----- COLLECTED MATERIAL
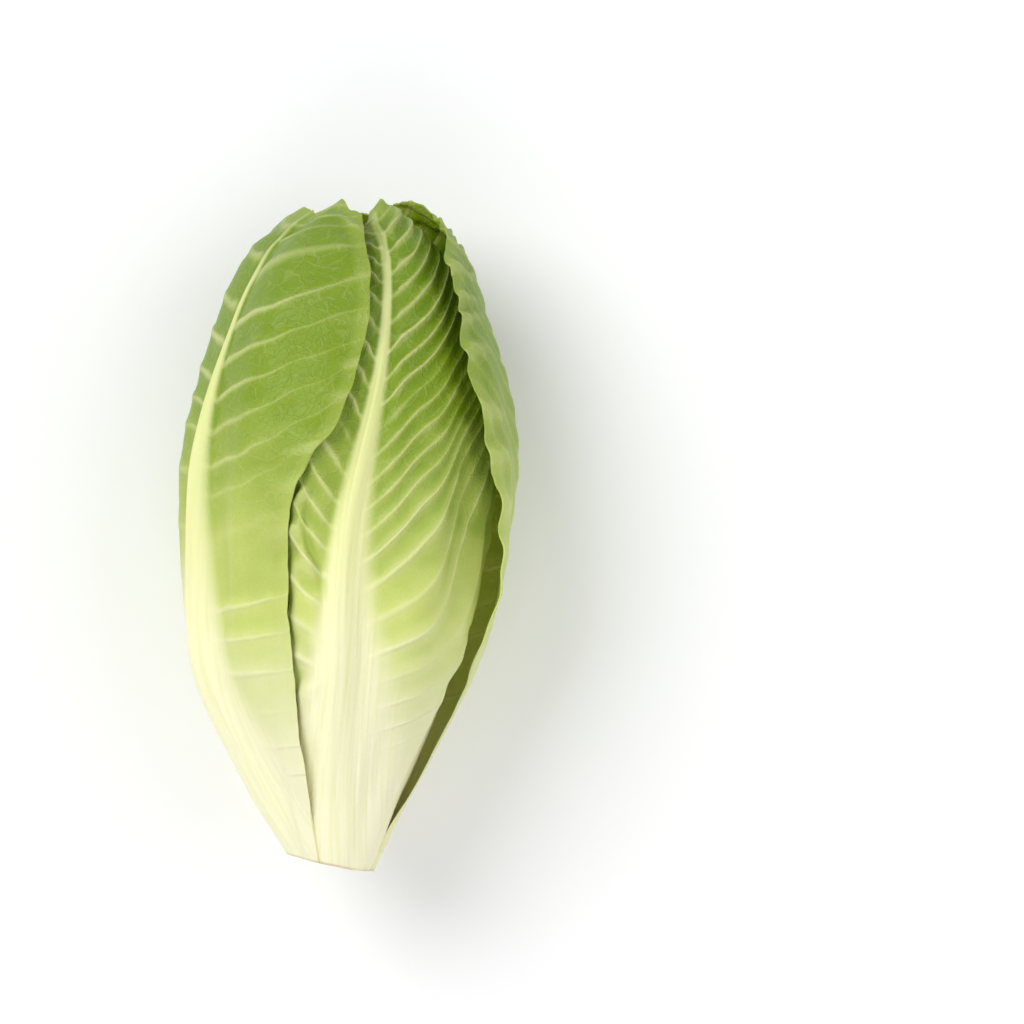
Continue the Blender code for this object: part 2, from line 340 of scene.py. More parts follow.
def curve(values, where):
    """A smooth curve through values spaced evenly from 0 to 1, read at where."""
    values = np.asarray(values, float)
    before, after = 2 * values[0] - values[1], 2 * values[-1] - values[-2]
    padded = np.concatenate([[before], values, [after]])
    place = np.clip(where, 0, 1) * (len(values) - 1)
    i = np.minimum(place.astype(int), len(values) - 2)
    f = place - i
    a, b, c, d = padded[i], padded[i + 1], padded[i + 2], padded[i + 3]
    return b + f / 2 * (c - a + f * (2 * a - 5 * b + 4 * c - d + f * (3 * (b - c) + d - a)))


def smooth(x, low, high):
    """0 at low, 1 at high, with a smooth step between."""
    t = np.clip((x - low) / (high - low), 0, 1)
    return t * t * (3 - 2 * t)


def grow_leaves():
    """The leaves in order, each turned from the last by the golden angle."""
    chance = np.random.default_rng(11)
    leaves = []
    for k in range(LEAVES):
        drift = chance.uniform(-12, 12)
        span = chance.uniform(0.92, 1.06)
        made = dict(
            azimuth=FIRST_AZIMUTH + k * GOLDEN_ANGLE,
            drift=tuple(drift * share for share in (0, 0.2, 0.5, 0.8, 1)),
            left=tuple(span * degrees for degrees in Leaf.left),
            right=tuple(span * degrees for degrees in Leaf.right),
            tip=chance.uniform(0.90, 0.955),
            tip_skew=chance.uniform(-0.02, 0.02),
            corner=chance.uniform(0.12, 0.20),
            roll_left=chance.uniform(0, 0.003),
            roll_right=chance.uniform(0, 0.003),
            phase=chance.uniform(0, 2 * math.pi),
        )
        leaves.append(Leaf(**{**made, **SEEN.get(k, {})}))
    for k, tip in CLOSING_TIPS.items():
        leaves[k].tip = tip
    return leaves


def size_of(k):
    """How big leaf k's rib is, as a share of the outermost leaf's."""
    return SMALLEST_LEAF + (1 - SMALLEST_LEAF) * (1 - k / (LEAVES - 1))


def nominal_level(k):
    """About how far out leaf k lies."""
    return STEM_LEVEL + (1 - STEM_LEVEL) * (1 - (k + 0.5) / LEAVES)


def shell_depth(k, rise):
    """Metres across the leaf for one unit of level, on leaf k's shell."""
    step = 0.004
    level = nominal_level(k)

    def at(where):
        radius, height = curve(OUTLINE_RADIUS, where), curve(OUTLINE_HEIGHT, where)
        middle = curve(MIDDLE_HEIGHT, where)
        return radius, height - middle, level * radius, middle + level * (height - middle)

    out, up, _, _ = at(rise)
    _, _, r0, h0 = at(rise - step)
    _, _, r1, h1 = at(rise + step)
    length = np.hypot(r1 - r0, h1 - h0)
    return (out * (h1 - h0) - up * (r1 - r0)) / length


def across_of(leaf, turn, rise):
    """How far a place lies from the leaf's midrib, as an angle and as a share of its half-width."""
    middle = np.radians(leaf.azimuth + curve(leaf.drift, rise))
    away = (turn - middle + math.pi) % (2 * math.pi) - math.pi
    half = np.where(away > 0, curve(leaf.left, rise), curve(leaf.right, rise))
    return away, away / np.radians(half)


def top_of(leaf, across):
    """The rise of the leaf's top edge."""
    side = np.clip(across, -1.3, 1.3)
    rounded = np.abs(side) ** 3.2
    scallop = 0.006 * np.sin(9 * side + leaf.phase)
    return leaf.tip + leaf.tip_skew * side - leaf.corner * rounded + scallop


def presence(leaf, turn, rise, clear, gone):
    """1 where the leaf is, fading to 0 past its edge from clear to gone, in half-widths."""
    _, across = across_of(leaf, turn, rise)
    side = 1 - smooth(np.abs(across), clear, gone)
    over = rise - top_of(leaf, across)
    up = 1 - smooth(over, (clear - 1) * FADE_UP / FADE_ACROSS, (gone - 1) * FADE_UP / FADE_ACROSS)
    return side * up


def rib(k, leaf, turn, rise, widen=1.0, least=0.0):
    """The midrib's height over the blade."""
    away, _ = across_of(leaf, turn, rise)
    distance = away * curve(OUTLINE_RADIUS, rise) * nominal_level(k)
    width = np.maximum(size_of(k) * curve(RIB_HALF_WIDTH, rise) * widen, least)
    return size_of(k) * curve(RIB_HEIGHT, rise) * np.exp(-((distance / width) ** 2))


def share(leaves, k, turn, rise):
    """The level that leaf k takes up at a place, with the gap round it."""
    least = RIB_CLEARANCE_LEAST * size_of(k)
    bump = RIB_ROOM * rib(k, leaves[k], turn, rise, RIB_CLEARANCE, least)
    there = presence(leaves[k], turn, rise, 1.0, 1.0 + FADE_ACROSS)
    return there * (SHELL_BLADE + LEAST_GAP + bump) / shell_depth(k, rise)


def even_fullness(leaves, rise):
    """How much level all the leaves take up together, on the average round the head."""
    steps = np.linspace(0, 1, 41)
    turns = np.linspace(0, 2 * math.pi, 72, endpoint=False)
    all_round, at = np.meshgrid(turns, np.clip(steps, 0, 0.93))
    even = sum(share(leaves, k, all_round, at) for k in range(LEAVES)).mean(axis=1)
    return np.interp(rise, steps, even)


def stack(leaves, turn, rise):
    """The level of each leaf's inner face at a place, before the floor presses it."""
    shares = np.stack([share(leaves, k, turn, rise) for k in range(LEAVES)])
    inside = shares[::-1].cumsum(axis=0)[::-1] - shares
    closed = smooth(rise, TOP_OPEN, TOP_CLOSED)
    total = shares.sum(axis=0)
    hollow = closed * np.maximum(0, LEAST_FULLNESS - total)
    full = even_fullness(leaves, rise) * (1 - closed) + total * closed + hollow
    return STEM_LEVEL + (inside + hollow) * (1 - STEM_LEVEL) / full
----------
▶ GOAL: Of the lines above, how many hold the word "from"? Say the number alone.

▶ REPLY TO THE TASK: 5